Percursos imprevisíveis
Cirillo Luna, Beatriz Bertu e João Velho em A Ordem Natural das Coisas (Foto: Dalton Valério)
Leonardo Netto tensiona a ordem natural das coisas – não por acaso, título de seu texto cuja montagem (assinada pelo próprio autor) encerra temporada no próximo domingo no Mezanino do Sesc Copacabana –, a sequência mecânica de fases institucionalizadas da vida (casar, ter filhos…), por meio de um personagem, Lúcio, atropelado pelo não programado: na hora de oficializar o casamento, sua noiva desiste. A partir dessa situação-base, o dramaturgo mostra o cotidiano de seu protagonista deprimido, alterado pelas presenças do cunhado e amigo Emiliano e da vizinha Cecília.
O texto ganha com as reviravoltas em seu desenvolvimento. A primeira diz respeito à revelação da verdade sobre a entrada de Cecília na jornada de Lúcio.

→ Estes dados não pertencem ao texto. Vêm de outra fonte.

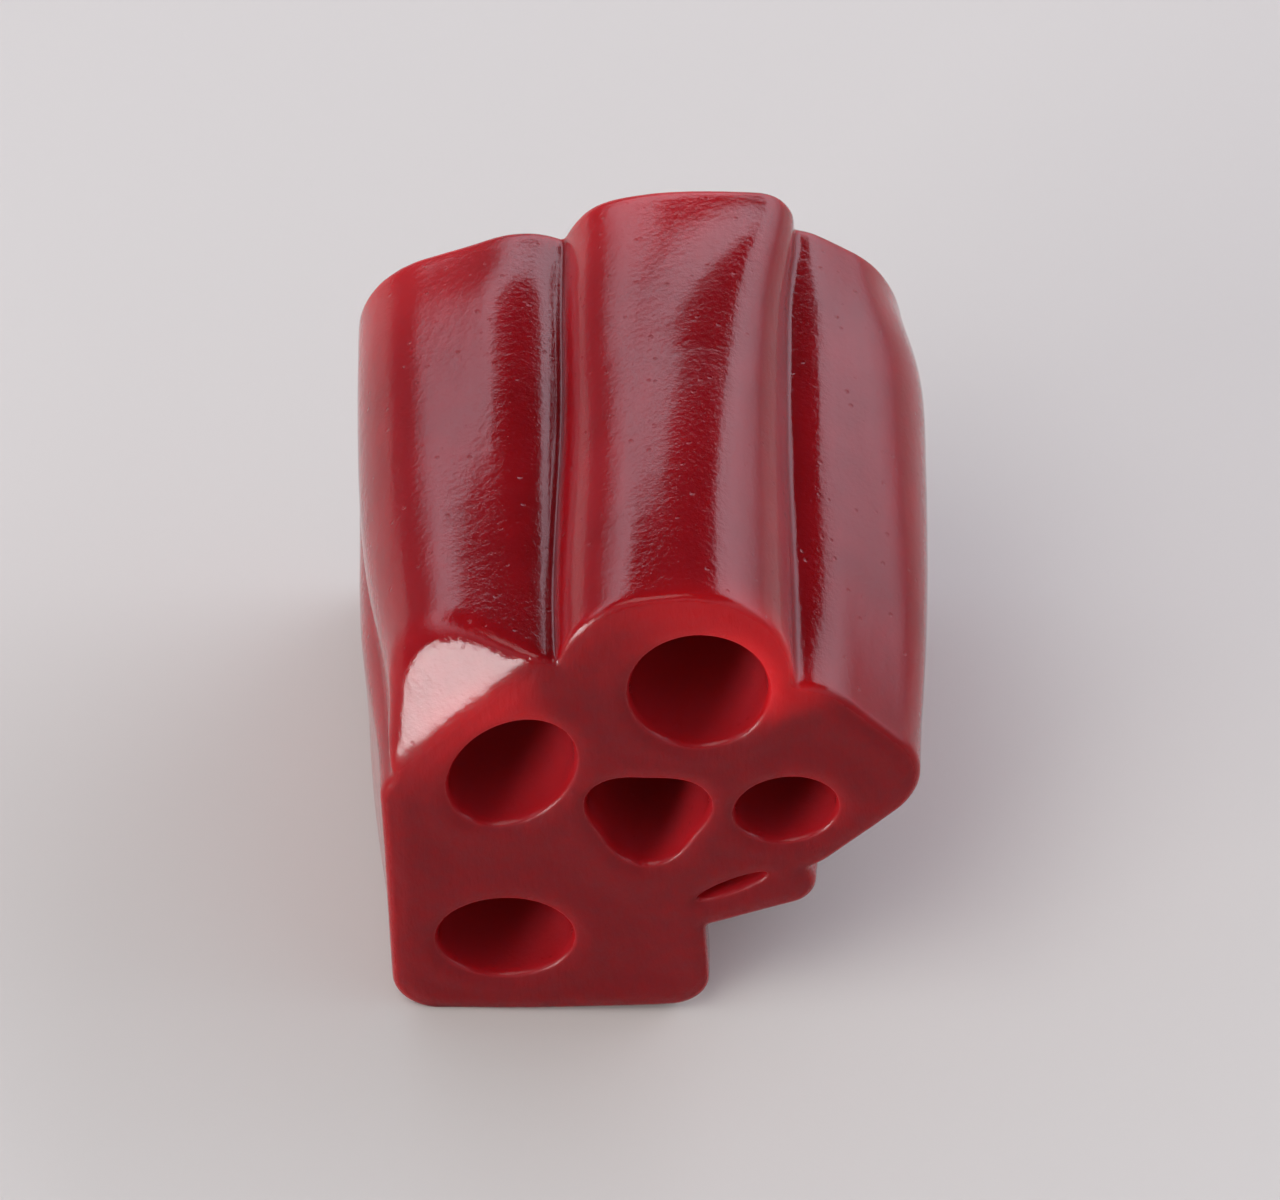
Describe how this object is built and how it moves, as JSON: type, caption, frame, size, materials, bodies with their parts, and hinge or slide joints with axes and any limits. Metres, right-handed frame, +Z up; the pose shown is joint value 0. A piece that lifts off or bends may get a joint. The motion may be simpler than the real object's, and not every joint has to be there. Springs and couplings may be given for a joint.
{
  "type": "cherry licorice bite",
  "caption": "A short cut piece of soft cherry licorice rope, ridged along its sides, with open channels running through it from cut face to cut face.",
  "frame": {"origin": "on the surface that the bite lies on, under the middle of its bounding box", "axes": "+Y along the rope, from the shown cut towards the other one; +Z up; +X to the right as seen from the shown cut"},
  "size_m": [0.019, 0.0212, 0.0187],
  "materials": {
    "licorice": "glossy, slightly translucent soft candy with satin cut faces"
  },
  "bodies": {
    "root": {"licorice_bite": "licorice"}
  },
  "joints": []
}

A elucidação afasta a peça do clichê do surgimento de um fato extraordinário no momento extremado da trajetória de um personagem. A segunda se refere à natureza do elo entre Lúcio e Emiliano. Bem inserida numa cena entre os dois, a transição é desnecessariamente explicada no diálogo entre Cecília e Emiliano no bar. Mas redimensiona o vínculo entre Lúcio e Emiliano e confirma o desejo de Leonardo Netto de valorizar o surpreendente, o imprevisto.
Há pequenos reparos a serem feitos no transporte da peça para a cena. Logo no início do texto/espetáculo, Emiliano observa que Lúcio se encontra estranhamente calmo tendo em vista o sofrimento agudo pelo qual está passando, mas a voz do ator João Velho parece embargada, atravessada pela emoção, desde o começo. O aumento da voltagem na contracena entre Lúcio e Emiliano, após a primeira aparição de Cecília, também não soa totalmente orgânico. São, porém, detalhes num texto estruturado com habilidade entre o convívio dos personagens no dia a dia e solilóquios de cada um deles que se constituem como breves interrupções da ação em que os atores/personagens sinalizam a existência do público no teatro (recurso empregado de forma mais evidente no último monólogo de Cecília).
Os solilóquios quebram com a interação ilusionista entre a plateia e o espetáculo. Esse distanciamento é realçado pelas criações que integram a montagem, como a cenografia de Elsa Romero, que relativiza o desenho realista do apartamento (em que pese a inclusão de diversas caixas relacionadas à situação destacada no texto) por meio de delimitações espaciais (paredes) e elementos vazados e do modo como a cor se impõe no palco (a porta vermelha, que contrasta com a neutralidade do resto). Essa “artificialidade” vem à tona na iluminação de Aurélio De Simoni, que, além de demarcar os estados emocionais dos personagens, distingue os planos do texto. Os figurinos de Maureen Miranda investem na descontração para Lúcio e Cecilia e em visual mais composto para Emiliano. A trilha sonora de Leonardo Netto injeta sabor nostálgico.
O autor/diretor conduz os atores com fluência. João Velho, mesmo com problema de emissão vocal (diz as palavras de maneira um pouco embolada), transita com sensibilidade pelos estados de Lúcio e evita a uniformização tanto nos instantes marcados pela depressão quanto naqueles dominados pela catarse. Beatriz Bertu interpreta Cecília em adequado e coloquial tom menor imprimindo credibilidade às circunstâncias. Cirillo Luna potencializa a escuta, o não-dito, especialmente a partir da virada de Emiliano, em expressiva atuação intimista.